CAD and scene scripts

*****

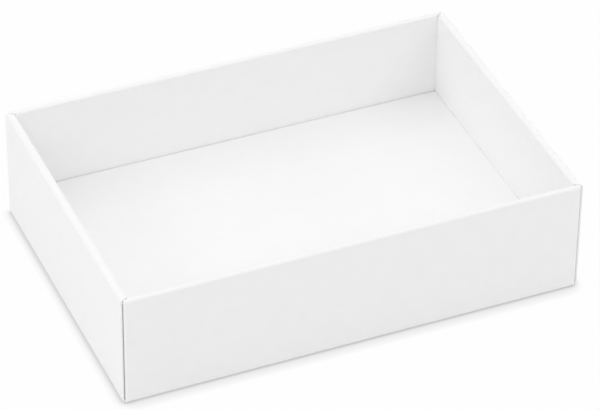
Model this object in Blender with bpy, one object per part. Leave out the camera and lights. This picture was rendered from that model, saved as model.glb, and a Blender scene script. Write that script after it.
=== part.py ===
"""Open white tray folded from lined board, with a platform that lifts out.

The tray is one blank. Its four walls are double: an outer panel, a narrow rim and an inner panel that
rolls down inside and locks into the base with tabs. Flaps on the long walls turn the corners and lie
hidden in the hollow of the short walls. A second blank is the platform: a top panel on four short legs
that fold under it. Each panel between two creases is a solid of its own, with a hairline at the crease.

Metres, +Z up. The origin is the middle of the underside. The long walls run along X, the front is at -Y.
"""
import math

import bmesh
import bpy
from mathutils import Matrix, Vector

# Driving sizes of the tray
INNER_LENGTH = 0.300
INNER_WIDTH = 0.204
TRAY_HEIGHT = 0.0795
BOARD = 0.0016
LONG_HOLLOW = 0.0010
RIM_SKIRT = 0.0003
EDGE_SETBACK = 0.0025

# Gaps: between boards that meet or slide, at a crease, round the platform, and where a flap springs
# away from the cut end of a short wall
CLEARANCE = 0.0003
CREASE_GAP = 0.0003
PLATFORM_CLEARANCE = 0.0003
FLAP_GAP = 0.0005

# Corner flaps
FLAP_LENGTH = 0.070
FLAP_TAPER = 0.004
FLAP_CORNER = 0.006

# Lock tabs on the inner panels
LONG_TAB_WIDTH = 0.040
SHORT_TAB_WIDTH = 0.030
TAB_BEVEL = 0.0006
LONG_TAB_SHARES = (-0.27, 0.27)
SHORT_TAB_SHARES = (-0.24, 0.24)

# Platform
PLATFORM_HEIGHT = 0.0155

# A fold is as round as this share of the board that it turns. The platform's are creased tight
FOLD_SHARE = 0.85
TIGHT_FOLD_SHARE = 0.3
FOLD_STEPS = 5
CORNER_STEPS = 6

# Sizes that follow
LONG_WALL = 2 * BOARD + LONG_HOLLOW
SHORT_WALL = 3 * BOARD + CLEARANCE + FLAP_GAP
RIM_DROP = BOARD + RIM_SKIRT
OUTER_LENGTH = INNER_LENGTH + 2 * SHORT_WALL
OUTER_WIDTH = INNER_WIDTH + 2 * LONG_WALL
FOLD_RADIUS = FOLD_SHARE * BOARD
BASE_TOP = BOARD + CLEARANCE
PANEL_TOP = TRAY_HEIGHT - RIM_DROP - CREASE_GAP

WHITE_LINER = (0.93, 0.93, 0.925)
INNER_LINER = (0.91, 0.91, 0.905)
PLATFORM_LINER = (0.945, 0.945, 0.94)
LINER_ROUGHNESS = 0.62


def clear_scene():
    """Remove every object, so that the script can be run again."""
    for item in list(bpy.data.objects):
        bpy.data.objects.remove(item, do_unlink=True)


def parts_collection(name):
    """The collection that holds the parts."""
    collection = bpy.data.collections.new(name)
    bpy.context.scene.collection.children.link(collection)
    return collection


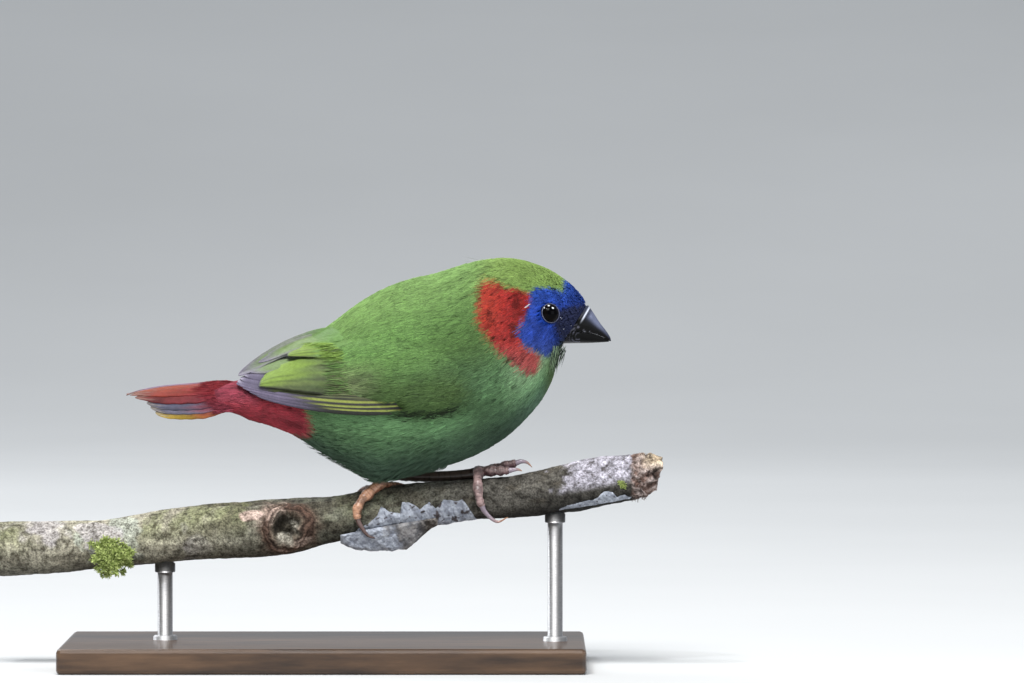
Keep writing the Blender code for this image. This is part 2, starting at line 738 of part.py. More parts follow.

*****

» YOUR TASK
Show the lines of the records that include the string "Blender".

» WORKED SOLUTION
Model this object in Blender with bpy, one object per part. Leave out the camera and lights. This picture was rendered from that model, saved as model.glb, and a Blender scene script. Write that script after it.
Keep writing the Blender code for this image. This is part 2, starting at line 738 of part.py. More parts follow.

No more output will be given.